▶ _RAW DATA_
-- Begin --

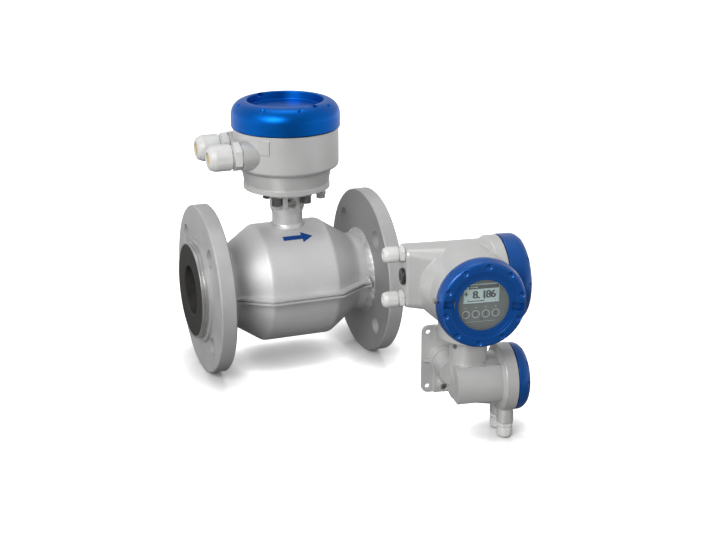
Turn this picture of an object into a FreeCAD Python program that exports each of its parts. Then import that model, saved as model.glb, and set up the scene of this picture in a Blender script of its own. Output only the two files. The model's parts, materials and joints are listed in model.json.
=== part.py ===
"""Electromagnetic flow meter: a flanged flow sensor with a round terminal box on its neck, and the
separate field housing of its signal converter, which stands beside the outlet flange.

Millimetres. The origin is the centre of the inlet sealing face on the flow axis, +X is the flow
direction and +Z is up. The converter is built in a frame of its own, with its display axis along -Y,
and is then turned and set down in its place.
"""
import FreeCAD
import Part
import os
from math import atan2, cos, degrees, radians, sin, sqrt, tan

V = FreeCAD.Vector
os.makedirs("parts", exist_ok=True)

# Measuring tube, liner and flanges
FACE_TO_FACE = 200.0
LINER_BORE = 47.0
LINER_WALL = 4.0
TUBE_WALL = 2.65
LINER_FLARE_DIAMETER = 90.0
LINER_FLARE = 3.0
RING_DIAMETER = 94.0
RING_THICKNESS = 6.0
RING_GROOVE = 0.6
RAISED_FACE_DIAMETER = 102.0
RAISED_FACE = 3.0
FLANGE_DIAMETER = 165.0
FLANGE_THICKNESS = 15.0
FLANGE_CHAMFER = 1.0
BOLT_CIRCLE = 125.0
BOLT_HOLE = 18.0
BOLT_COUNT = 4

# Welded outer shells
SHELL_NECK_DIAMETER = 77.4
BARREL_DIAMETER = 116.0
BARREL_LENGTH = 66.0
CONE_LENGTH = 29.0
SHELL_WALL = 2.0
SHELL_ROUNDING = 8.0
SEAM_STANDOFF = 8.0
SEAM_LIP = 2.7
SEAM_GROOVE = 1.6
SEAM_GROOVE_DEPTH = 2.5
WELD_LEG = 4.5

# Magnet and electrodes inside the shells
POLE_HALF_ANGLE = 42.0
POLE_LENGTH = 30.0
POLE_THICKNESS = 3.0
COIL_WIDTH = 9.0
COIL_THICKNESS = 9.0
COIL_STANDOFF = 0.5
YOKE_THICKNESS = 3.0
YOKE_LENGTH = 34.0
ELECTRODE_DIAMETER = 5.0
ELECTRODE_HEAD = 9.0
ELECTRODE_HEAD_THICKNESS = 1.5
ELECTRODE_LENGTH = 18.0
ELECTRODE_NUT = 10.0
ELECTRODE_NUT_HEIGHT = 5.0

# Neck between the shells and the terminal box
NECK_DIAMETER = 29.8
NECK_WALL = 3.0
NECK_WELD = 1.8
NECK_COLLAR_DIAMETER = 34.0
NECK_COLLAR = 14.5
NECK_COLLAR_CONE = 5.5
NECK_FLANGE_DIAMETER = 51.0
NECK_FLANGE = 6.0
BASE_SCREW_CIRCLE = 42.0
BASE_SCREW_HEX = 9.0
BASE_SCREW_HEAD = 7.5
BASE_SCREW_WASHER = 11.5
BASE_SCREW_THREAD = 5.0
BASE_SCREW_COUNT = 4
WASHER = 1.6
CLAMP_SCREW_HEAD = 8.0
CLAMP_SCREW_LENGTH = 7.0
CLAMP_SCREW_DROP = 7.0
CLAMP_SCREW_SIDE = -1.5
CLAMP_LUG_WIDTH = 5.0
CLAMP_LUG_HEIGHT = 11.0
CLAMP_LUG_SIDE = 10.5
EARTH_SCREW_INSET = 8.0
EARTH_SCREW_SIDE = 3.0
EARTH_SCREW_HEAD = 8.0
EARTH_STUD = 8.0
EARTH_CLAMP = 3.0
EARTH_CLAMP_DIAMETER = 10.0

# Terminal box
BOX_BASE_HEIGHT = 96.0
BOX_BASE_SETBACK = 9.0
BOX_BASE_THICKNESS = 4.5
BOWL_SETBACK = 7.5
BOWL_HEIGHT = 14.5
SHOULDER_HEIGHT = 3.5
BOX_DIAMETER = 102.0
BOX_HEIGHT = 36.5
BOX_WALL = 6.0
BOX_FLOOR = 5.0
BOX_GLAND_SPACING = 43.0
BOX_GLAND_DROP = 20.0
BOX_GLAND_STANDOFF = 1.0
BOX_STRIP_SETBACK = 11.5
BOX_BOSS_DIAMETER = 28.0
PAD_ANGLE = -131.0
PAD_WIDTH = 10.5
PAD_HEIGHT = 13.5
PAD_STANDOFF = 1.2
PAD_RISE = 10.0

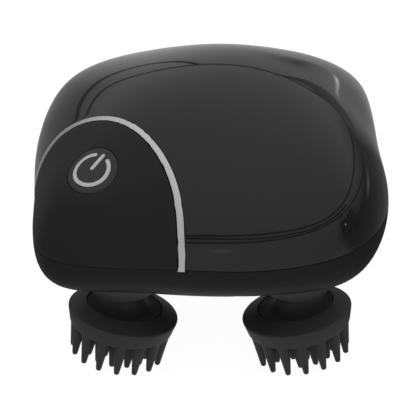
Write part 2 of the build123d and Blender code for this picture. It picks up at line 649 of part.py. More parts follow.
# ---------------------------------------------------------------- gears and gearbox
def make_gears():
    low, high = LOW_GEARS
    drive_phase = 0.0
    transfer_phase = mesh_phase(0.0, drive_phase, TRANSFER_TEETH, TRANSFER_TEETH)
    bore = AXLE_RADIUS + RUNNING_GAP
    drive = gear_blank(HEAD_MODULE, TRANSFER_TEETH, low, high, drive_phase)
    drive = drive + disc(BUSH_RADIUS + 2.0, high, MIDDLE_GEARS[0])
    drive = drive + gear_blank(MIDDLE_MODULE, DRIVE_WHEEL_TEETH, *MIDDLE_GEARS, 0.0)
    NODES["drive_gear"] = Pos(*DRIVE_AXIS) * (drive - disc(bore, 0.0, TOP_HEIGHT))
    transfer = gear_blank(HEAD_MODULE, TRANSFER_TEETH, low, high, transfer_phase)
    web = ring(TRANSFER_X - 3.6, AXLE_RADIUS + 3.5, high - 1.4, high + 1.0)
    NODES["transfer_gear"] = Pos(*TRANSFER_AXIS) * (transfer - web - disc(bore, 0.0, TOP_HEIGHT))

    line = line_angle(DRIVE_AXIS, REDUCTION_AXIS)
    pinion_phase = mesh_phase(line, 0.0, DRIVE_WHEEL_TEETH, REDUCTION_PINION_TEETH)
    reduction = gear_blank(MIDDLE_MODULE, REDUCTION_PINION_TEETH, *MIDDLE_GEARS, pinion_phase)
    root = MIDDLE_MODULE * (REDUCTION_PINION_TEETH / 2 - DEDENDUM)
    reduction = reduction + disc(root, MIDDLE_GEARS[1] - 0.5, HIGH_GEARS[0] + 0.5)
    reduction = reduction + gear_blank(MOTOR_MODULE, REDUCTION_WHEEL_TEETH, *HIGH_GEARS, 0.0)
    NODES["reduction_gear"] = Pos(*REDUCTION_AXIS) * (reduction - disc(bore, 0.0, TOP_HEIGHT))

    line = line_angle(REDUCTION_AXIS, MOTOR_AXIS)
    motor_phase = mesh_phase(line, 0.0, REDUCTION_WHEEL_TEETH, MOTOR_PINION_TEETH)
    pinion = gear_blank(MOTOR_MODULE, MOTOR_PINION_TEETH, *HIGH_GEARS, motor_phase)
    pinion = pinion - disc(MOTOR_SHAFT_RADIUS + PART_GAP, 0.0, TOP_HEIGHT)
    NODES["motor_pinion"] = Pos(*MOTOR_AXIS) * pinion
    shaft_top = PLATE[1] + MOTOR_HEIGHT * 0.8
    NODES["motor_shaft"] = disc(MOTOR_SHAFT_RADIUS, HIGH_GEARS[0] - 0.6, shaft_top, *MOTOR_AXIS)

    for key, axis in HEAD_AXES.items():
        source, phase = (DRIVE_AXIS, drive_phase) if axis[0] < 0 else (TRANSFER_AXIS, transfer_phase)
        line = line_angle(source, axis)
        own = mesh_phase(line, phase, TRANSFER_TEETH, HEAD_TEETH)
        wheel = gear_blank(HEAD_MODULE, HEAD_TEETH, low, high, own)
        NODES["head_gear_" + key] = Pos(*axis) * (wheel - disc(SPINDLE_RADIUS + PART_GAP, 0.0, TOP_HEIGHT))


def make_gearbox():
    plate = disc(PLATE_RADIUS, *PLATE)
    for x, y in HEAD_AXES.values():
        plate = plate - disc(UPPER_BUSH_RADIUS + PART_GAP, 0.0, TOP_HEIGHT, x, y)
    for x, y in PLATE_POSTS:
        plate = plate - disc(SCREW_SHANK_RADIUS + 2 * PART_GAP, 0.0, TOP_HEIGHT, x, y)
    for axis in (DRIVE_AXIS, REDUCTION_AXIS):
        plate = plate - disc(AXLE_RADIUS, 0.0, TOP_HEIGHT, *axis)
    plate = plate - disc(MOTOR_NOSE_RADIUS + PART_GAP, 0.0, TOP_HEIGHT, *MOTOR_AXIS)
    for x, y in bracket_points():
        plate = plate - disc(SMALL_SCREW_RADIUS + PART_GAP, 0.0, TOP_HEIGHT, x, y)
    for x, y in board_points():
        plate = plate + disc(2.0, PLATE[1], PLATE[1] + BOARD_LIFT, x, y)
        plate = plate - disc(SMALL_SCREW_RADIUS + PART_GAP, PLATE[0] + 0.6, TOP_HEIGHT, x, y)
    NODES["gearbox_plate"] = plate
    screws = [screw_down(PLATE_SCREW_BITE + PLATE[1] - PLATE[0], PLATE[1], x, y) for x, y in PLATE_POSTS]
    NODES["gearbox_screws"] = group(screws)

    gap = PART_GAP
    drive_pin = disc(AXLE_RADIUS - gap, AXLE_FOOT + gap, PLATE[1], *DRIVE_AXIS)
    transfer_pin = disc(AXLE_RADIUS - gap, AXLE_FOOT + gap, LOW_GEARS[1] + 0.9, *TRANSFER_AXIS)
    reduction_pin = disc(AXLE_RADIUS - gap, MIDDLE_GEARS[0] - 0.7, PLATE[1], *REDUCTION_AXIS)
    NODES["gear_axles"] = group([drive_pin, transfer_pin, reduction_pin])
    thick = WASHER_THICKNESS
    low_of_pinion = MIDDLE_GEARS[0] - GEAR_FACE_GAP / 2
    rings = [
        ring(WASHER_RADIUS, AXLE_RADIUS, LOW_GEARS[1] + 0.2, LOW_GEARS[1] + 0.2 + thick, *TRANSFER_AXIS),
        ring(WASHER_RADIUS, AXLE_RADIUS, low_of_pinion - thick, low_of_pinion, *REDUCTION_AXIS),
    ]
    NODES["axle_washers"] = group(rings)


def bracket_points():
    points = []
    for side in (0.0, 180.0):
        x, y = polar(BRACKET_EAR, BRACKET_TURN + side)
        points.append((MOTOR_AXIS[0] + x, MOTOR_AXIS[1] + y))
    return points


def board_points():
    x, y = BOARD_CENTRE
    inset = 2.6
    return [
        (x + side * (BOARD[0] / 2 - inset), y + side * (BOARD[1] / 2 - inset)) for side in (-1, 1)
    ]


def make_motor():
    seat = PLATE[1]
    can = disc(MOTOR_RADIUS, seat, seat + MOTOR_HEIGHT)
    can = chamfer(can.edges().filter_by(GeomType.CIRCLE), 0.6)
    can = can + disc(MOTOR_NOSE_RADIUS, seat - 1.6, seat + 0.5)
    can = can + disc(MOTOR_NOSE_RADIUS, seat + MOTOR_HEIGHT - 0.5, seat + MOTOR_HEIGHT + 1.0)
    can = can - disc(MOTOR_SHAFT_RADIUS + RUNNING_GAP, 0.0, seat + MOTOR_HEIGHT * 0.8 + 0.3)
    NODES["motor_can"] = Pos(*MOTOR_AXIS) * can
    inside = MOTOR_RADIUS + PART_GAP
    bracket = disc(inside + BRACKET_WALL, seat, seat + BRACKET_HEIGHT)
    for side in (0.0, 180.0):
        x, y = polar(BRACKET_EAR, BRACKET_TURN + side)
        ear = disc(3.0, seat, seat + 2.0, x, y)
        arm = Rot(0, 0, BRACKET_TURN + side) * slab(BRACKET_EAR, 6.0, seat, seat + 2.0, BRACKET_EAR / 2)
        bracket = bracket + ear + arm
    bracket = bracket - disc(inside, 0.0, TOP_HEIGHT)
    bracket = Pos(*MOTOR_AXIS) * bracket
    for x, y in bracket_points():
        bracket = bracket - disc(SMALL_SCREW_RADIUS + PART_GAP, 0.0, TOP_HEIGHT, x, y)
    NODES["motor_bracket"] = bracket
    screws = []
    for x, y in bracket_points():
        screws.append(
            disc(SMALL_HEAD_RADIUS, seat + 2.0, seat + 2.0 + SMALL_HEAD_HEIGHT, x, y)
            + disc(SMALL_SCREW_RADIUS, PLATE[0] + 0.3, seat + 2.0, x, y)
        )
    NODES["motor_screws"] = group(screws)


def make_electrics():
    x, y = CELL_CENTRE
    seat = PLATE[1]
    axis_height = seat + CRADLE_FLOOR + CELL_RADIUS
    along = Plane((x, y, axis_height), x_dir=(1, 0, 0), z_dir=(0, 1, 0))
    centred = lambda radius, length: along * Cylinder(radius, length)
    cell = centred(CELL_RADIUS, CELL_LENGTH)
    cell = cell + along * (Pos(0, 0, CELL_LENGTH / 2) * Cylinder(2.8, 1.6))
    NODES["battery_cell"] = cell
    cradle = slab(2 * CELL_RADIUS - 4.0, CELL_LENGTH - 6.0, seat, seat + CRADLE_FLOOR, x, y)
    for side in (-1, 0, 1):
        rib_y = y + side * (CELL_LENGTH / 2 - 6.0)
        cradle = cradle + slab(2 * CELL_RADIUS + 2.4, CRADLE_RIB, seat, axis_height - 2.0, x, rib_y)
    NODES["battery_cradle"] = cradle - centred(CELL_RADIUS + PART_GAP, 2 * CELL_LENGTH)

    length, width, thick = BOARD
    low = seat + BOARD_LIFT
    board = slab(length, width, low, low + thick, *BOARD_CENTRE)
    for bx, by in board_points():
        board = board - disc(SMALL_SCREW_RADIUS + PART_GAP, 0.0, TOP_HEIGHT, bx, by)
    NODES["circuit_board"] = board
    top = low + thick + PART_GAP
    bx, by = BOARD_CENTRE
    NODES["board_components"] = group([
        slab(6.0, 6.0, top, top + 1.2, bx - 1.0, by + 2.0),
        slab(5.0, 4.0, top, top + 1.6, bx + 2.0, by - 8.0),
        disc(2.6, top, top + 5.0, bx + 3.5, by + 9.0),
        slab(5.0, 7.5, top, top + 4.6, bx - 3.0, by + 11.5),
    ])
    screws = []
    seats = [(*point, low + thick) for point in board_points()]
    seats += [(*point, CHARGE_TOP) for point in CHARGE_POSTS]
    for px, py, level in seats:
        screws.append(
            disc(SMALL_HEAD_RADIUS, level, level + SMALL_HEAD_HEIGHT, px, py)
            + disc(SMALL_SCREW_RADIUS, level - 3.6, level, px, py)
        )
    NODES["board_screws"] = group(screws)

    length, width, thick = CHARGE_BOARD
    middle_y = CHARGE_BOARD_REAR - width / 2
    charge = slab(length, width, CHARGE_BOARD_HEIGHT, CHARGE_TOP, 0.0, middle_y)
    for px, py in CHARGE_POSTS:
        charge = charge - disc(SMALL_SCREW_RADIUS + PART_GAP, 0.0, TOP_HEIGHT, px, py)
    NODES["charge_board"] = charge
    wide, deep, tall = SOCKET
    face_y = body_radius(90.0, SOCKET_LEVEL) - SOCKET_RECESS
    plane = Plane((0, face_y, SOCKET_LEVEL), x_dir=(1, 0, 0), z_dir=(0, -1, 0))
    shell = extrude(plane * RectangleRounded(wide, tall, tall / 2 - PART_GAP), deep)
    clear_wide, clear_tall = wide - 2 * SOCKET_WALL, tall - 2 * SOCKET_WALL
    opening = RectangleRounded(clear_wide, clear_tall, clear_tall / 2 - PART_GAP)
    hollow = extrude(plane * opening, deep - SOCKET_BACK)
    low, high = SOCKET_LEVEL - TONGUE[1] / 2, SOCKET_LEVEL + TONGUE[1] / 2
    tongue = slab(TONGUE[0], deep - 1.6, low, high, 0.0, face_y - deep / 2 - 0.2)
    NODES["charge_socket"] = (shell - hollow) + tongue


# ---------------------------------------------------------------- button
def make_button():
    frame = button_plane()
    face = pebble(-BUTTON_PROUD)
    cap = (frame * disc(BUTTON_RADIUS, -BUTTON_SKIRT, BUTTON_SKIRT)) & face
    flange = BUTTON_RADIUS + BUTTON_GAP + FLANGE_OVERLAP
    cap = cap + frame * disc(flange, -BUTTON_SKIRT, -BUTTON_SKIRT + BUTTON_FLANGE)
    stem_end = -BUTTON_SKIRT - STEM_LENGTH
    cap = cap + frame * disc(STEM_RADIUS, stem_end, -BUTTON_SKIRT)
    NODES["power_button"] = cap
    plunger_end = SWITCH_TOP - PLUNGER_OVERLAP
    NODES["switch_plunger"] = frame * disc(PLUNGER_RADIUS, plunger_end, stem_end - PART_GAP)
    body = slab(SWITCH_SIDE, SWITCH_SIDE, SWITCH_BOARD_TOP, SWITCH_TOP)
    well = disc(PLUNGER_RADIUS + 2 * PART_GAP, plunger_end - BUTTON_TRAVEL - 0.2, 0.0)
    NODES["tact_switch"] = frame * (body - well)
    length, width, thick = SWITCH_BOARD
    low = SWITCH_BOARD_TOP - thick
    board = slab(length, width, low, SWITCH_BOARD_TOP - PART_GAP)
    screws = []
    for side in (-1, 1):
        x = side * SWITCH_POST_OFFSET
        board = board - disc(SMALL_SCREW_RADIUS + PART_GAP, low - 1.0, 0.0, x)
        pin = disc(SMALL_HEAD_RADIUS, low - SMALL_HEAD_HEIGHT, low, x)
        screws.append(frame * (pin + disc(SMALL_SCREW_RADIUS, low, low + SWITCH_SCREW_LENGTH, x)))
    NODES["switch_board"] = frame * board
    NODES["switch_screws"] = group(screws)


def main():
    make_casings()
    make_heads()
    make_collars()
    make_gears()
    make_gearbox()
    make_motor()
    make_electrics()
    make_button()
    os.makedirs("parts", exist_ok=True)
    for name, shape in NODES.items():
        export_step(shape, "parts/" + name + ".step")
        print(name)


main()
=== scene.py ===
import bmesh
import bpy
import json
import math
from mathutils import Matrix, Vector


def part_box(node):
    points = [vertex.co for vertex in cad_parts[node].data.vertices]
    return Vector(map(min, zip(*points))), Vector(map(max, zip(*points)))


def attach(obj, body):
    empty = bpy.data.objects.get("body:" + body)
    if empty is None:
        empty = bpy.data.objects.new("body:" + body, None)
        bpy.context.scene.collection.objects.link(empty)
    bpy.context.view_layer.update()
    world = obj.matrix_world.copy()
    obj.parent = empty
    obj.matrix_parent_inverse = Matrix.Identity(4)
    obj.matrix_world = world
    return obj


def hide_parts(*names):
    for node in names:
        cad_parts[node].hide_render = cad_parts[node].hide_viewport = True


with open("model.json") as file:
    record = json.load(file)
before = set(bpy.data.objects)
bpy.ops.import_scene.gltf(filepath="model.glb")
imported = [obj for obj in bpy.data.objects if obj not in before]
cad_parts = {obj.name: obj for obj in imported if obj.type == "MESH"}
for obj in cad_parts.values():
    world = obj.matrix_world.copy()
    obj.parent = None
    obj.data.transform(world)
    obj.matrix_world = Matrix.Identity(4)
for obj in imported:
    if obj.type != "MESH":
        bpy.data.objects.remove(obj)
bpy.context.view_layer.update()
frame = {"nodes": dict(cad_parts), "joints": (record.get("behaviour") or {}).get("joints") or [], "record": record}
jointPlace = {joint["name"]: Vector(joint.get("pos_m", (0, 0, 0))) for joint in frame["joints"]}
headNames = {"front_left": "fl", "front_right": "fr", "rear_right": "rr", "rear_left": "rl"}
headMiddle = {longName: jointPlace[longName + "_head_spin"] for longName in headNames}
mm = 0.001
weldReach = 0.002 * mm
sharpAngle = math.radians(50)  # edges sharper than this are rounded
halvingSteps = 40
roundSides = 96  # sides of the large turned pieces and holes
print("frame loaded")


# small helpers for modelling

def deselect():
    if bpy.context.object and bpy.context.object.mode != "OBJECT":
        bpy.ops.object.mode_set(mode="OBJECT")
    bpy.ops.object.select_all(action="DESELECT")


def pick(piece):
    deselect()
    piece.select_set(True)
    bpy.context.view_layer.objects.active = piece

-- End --

▶ _DIRECTIONS_
From the records above, retype only the lines starting at the line that contains "SWITCH_SIDE, SWITCH_BOARD_TOP, SWITCH_TOP)" and ending at the line that contains "before = set(bpy.data.objects)", both included.

▶ _RESPONSE TO THIS EXERCISE_
    body = slab(SWITCH_SIDE, SWITCH_SIDE, SWITCH_BOARD_TOP, SWITCH_TOP)
    well = disc(PLUNGER_RADIUS + 2 * PART_GAP, plunger_end - BUTTON_TRAVEL - 0.2, 0.0)
    NODES["tact_switch"] = frame * (body - well)
    length, width, thick = SWITCH_BOARD
    low = SWITCH_BOARD_TOP - thick
    board = slab(length, width, low, SWITCH_BOARD_TOP - PART_GAP)
    screws = []
    for side in (-1, 1):
        x = side * SWITCH_POST_OFFSET
        board = board - disc(SMALL_SCREW_RADIUS + PART_GAP, low - 1.0, 0.0, x)
        pin = disc(SMALL_HEAD_RADIUS, low - SMALL_HEAD_HEIGHT, low, x)
        screws.append(frame * (pin + disc(SMALL_SCREW_RADIUS, low, low + SWITCH_SCREW_LENGTH, x)))
    NODES["switch_board"] = frame * board
    NODES["switch_screws"] = group(screws)


def main():
    make_casings()
    make_heads()
    make_collars()
    make_gears()
    make_gearbox()
    make_motor()
    make_electrics()
    make_button()
    os.makedirs("parts", exist_ok=True)
    for name, shape in NODES.items():
        export_step(shape, "parts/" + name + ".step")
        print(name)


main()
=== scene.py ===
import bmesh
import bpy
import json
import math
from mathutils import Matrix, Vector


def part_box(node):
    points = [vertex.co for vertex in cad_parts[node].data.vertices]
    return Vector(map(min, zip(*points))), Vector(map(max, zip(*points)))


def attach(obj, body):
    empty = bpy.data.objects.get("body:" + body)
    if empty is None:
        empty = bpy.data.objects.new("body:" + body, None)
        bpy.context.scene.collection.objects.link(empty)
    bpy.context.view_layer.update()
    world = obj.matrix_world.copy()
    obj.parent = empty
    obj.matrix_parent_inverse = Matrix.Identity(4)
    obj.matrix_world = world
    return obj


def hide_parts(*names):
    for node in names:
        cad_parts[node].hide_render = cad_parts[node].hide_viewport = True


with open("model.json") as file:
    record = json.load(file)
before = set(bpy.data.objects)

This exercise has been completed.